• _Challenge_: Below is a listing; restate from it, character for character, the lines beginning at the line holding "extrude(amount=ball_height - LAYER_GAP)" and ending at the line holding "imported = [obj", both included.

• _Supplied information_:
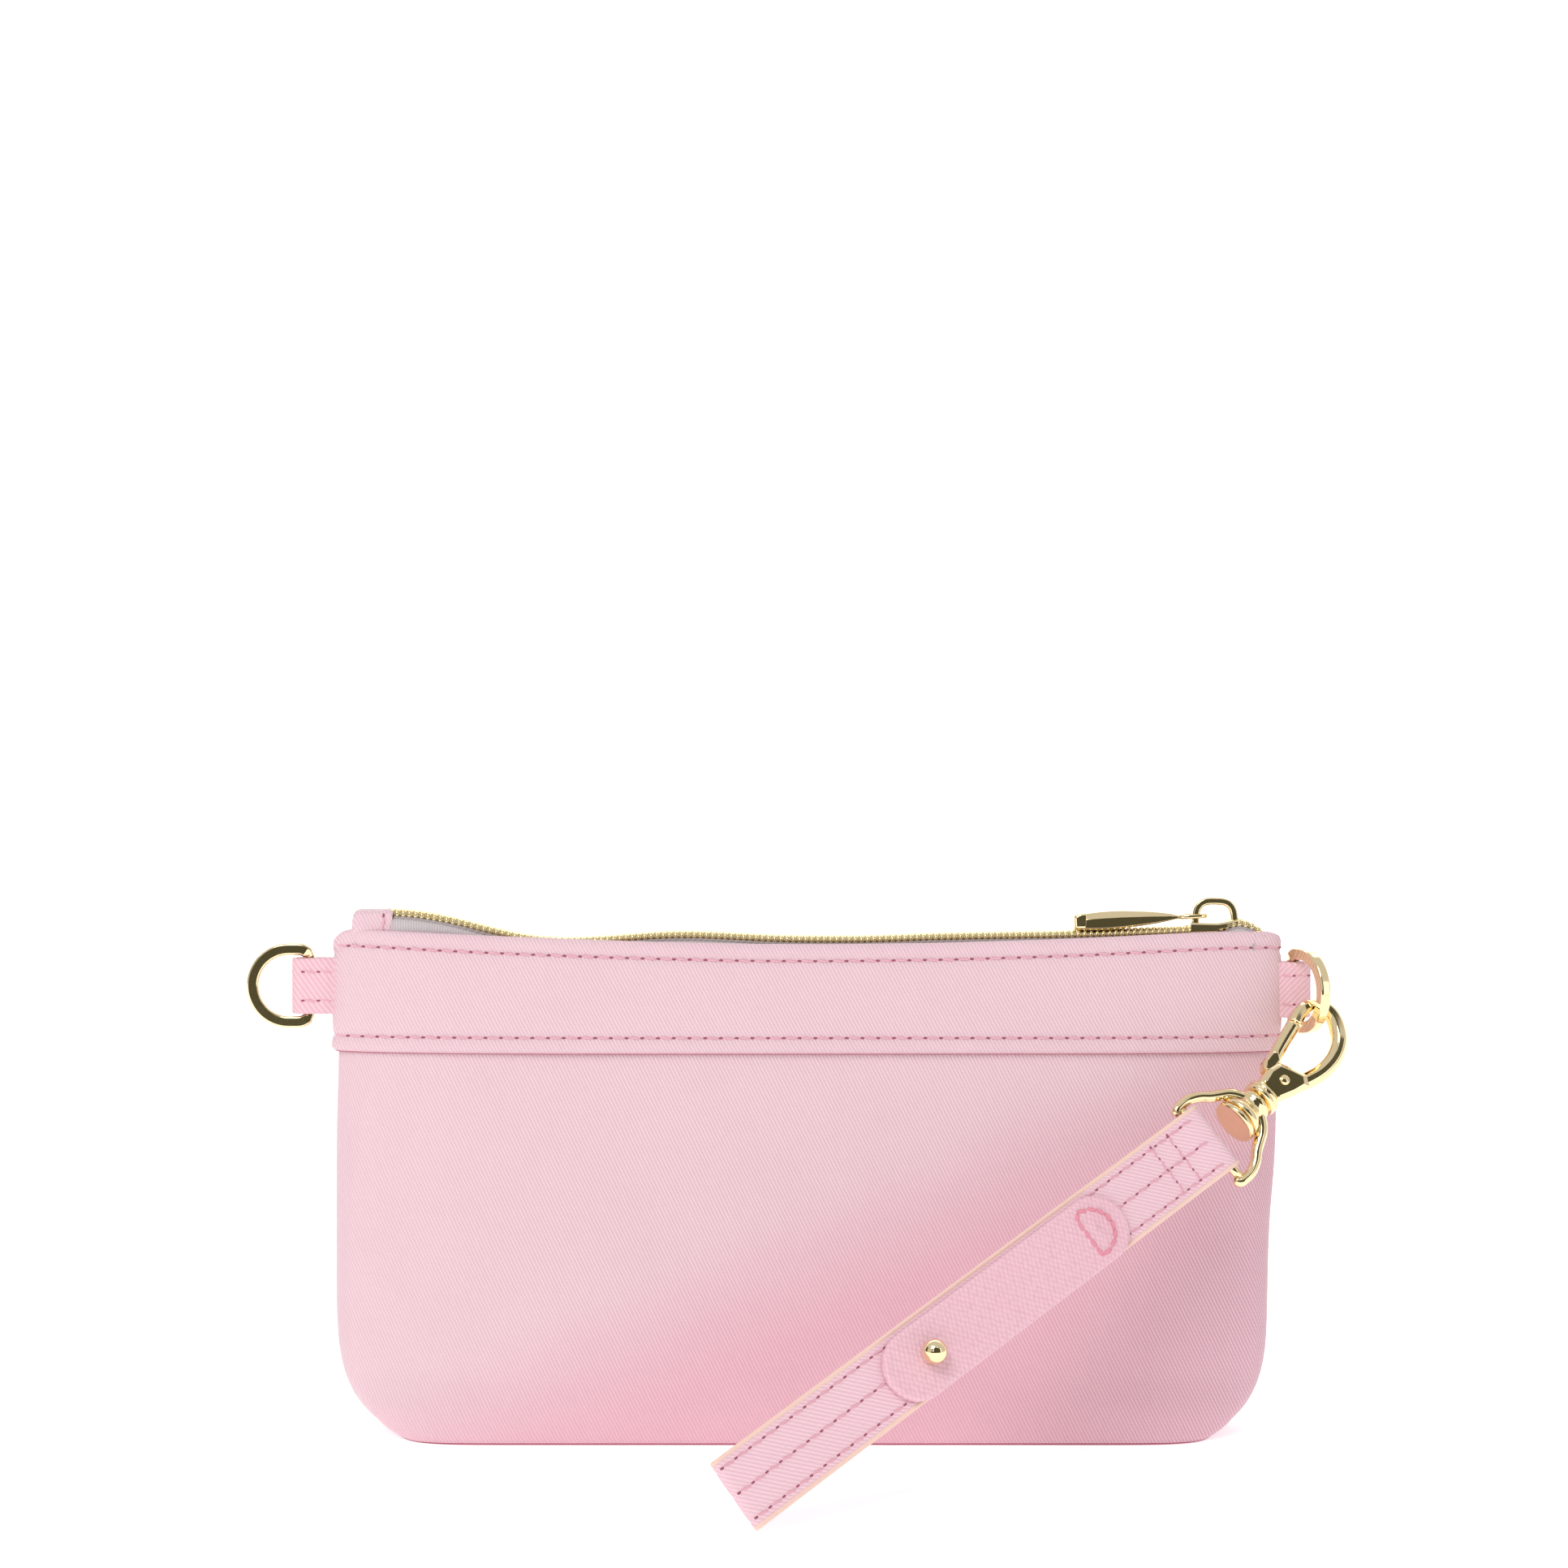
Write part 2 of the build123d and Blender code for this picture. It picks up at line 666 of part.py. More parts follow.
with BuildPart() as gate_pin:
    with BuildSketch(clasp_plane):
        with Locations(RIVET):
            Circle(0.8)
    extrude(amount=HOOK_DEPTH / 2 + 0.1, both=True)
    for face_side in (HOOK_DEPTH / 2 + 0.02, -HOOK_DEPTH / 2 - 0.42):
        with BuildSketch(clasp_plane.offset(face_side)):
            with Locations(RIVET):
                Circle(1.5)
        extrude(amount=0.4)
save(gate_pin, "gate_pin")

with BuildPart() as gate_spring:
    with BuildSketch(clasp_plane.offset(GATE_THICK / 2 + 0.1)):
        with Locations(RIVET):
            Circle(1.5)
            Circle(0.85, mode=Mode.SUBTRACT)
    extrude(amount=(SLOT_WIDE - GATE_THICK) / 2 - 0.2)
save(gate_spring, "gate_spring")


# ---------------------------------------------------------------- wrist strap
def strap_outline(skin):
    """Side view of the closed-up loop: round the bar, along, round the far fold."""
    bar_radius = FOLD_RADIUS + skin
    half = LAYER_GAP + skin
    far = STRAP_REACH - LAYER_GAP - STRAP_CLOTH - STRAP_BACKING
    with BuildSketch() as outline:
        with BuildLine():
            ThreePointArc((0, bar_radius), (bar_radius, 0), (0, -bar_radius))
            Polyline((0, -bar_radius), (-FOLD_RUN, -half), (-far, -half))
            ThreePointArc((-far, -half), (-far - half, 0), (-far, half))
            Polyline((-far, half), (-FOLD_RUN, half), (0, bar_radius))
        make_face()
    return outline.sketch


def strap_band(inner_skin, outer_skin, low_side, high_side):
    """Loop of cloth between two skins and two lines along the strap."""
    with BuildPart() as band:
        with BuildSketch(sideways(strap_plane, 0, high_side)):
            add(strap_outline(outer_skin))
        extrude(amount=high_side - low_side)
        with BuildSketch(sideways(strap_plane, 0, high_side + 1)):
            add(strap_outline(inner_skin))
        extrude(amount=high_side - low_side + 2, mode=Mode.SUBTRACT)
    return band.part


# Cutter for the stud's hole through the front layer.
with BuildPart() as stud_hole:
    with BuildSketch(strap_plane):
        with Locations((STUD_AT, KEEPER_OFFSET)):
            Circle(0.95)
    extrude(amount=4)

strap_skin = STRAP_BACKING + STRAP_CLOTH
cloth_side = STRAP_WIDTH / 2 - EDGE_PAINT

with BuildPart() as strap_backing:
    add(strap_band(0, STRAP_BACKING - 0.01, -cloth_side, cloth_side))
    add(stud_hole.part, mode=Mode.SUBTRACT)
save(strap_backing, "strap_backing")

with BuildPart() as strap_face:
    add(strap_band(STRAP_BACKING, strap_skin, -cloth_side, cloth_side))
    add(stud_hole.part, mode=Mode.SUBTRACT)
save(strap_face, "strap_face")

with BuildPart() as strap_edge_upper:
    add(strap_band(0, strap_skin, cloth_side + 0.01, STRAP_WIDTH / 2))
save(strap_edge_upper, "strap_edge_upper")

with BuildPart() as strap_edge_lower:
    add(strap_band(0, strap_skin, -STRAP_WIDTH / 2, -cloth_side - 0.01))
save(strap_edge_lower, "strap_edge_lower")

# ---------------------------------------------------------------- keeper tab and stud
strap_top = LAYER_GAP + strap_skin
KEEPER_LIFT = 0.25     # air under the moving part of the tab
keeper_top = strap_top + KEEPER_LIFT + KEEPER_THICK
HINGE_GAP = 0.3


# Long tab with two round ends, before it is parted at its hinge.
with BuildPart() as keeper_whole:
    with BuildSketch(strap_plane.offset(strap_top + CLOTH_GAP)):
        with Locations(((KEEPER_HIGH + KEEPER_LOW) / 2, KEEPER_OFFSET)):
            SlotOverall(KEEPER_HIGH - KEEPER_LOW, KEEPER_WIDTH)
    extrude(amount=keeper_top - strap_top - CLOTH_GAP)

with BuildPart() as keeper_anchor:
    add(keeper_whole.part)
    with BuildSketch(strap_plane):
        with Locations((KEEPER_HINGE + KEEPER_THICK / 2 + HINGE_GAP + 50, 0)):
            Rectangle(100, 40)
    extrude(amount=20, mode=Mode.INTERSECT)
save(keeper_anchor, "keeper_anchor")

with BuildPart() as keeper_tab:
    add(keeper_whole.part)
    with BuildSketch(strap_plane.offset(strap_top + KEEPER_LIFT)):
        with Locations((KEEPER_HINGE - 50, 0)):
            Rectangle(100, 40)
    extrude(amount=20, mode=Mode.INTERSECT)
    upper_side = KEEPER_WIDTH / 2 + KEEPER_OFFSET
    with BuildSketch(sideways(strap_plane, KEEPER_HINGE, upper_side, keeper_top - KEEPER_THICK / 2)):
        Circle(KEEPER_THICK / 2)
    extrude(amount=KEEPER_WIDTH)
    with BuildSketch(strap_plane):
        with Locations((STUD_AT, KEEPER_OFFSET)):
            Circle(KEEPER_HOLE)
    extrude(amount=20, mode=Mode.SUBTRACT)
save(keeper_tab, "keeper_tab")

ball_height = keeper_top + BALL_RADIUS * 0.85

with BuildPart() as stud_ball:
    with BuildSketch(strap_plane.offset(LAYER_GAP - 0.05)):
        with Locations((STUD_AT, KEEPER_OFFSET)):
            Circle(0.9)
    extrude(amount=ball_height - LAYER_GAP)
    with Locations(strap_plane.from_local_coords((STUD_AT, KEEPER_OFFSET, ball_height))):
        Sphere(BALL_RADIUS)
save(stud_ball, "stud_ball")

with BuildPart() as stud_base:
    with BuildSketch(strap_plane.offset(LAYER_GAP - 0.06)):
        with Locations((STUD_AT, KEEPER_OFFSET)):
            Circle(3.0)
    extrude(amount=-0.3)
save(stud_base, "stud_base")
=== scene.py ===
"""Looks for the wristlet wallet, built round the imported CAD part. Metres, Z up."""
import json
import math

import bmesh
import bpy
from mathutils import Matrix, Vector, noise


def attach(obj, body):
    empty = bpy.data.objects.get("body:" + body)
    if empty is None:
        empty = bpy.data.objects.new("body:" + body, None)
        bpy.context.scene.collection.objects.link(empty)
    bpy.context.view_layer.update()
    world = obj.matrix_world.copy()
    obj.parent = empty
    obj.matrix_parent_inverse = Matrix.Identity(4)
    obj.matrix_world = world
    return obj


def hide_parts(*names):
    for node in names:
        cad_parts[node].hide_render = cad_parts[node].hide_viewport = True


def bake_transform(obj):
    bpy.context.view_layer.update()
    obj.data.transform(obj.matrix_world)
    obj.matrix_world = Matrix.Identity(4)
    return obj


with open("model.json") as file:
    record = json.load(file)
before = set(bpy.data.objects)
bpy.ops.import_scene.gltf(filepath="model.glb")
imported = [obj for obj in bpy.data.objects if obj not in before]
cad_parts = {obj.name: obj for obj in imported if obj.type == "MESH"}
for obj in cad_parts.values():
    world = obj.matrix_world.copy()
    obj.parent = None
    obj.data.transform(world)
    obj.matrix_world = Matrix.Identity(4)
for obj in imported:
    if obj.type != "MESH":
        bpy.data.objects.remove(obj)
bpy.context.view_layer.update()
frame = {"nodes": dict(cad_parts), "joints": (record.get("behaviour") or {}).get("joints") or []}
joints = {joint["name"]: joint for joint in frame["joints"]}

MM = 0.001

# ---------------------------------------------------------------- shared sizes, millimetres
# Pouch outline: height, reach to the left, reach to the right, half depth.
POUCH_PROFILE = [
    (0, 93.3, 92.6, 15.0), (2, 97.2, 96.2, 16.0), (4.7, 101.2, 99.8, 16.4), (9.4, 105.0, 103.2, 16.8),
    (14.6, 106.9, 104.9, 16.8), (20, 107.9, 105.7, 16.5), (30, 108.4, 106.0, 15.8), (41, 108.4, 106.2, 14.7),
    (51, 108.4, 106.7, 13.3), (60, 108.4, 107.6, 12.2), (72, 108.3, 108.1, 10.8), (86, 107.9, 107.9, 9.1),
    (114, 107.9, 107.9, 6.2),
]
BAND_LOW = 87.4
BAND_HALF = 109
SIDES = ((-1, "front"), (1, "back"))
TWILL_PITCH = 0.74
UP = Vector((0, 0, 1))
ACROSS = Vector((0, 1, 0))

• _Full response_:
    extrude(amount=ball_height - LAYER_GAP)
    with Locations(strap_plane.from_local_coords((STUD_AT, KEEPER_OFFSET, ball_height))):
        Sphere(BALL_RADIUS)
save(stud_ball, "stud_ball")

with BuildPart() as stud_base:
    with BuildSketch(strap_plane.offset(LAYER_GAP - 0.06)):
        with Locations((STUD_AT, KEEPER_OFFSET)):
            Circle(3.0)
    extrude(amount=-0.3)
save(stud_base, "stud_base")
=== scene.py ===
"""Looks for the wristlet wallet, built round the imported CAD part. Metres, Z up."""
import json
import math

import bmesh
import bpy
from mathutils import Matrix, Vector, noise


def attach(obj, body):
    empty = bpy.data.objects.get("body:" + body)
    if empty is None:
        empty = bpy.data.objects.new("body:" + body, None)
        bpy.context.scene.collection.objects.link(empty)
    bpy.context.view_layer.update()
    world = obj.matrix_world.copy()
    obj.parent = empty
    obj.matrix_parent_inverse = Matrix.Identity(4)
    obj.matrix_world = world
    return obj


def hide_parts(*names):
    for node in names:
        cad_parts[node].hide_render = cad_parts[node].hide_viewport = True


def bake_transform(obj):
    bpy.context.view_layer.update()
    obj.data.transform(obj.matrix_world)
    obj.matrix_world = Matrix.Identity(4)
    return obj


with open("model.json") as file:
    record = json.load(file)
before = set(bpy.data.objects)
bpy.ops.import_scene.gltf(filepath="model.glb")
imported = [obj for obj in bpy.data.objects if obj not in before]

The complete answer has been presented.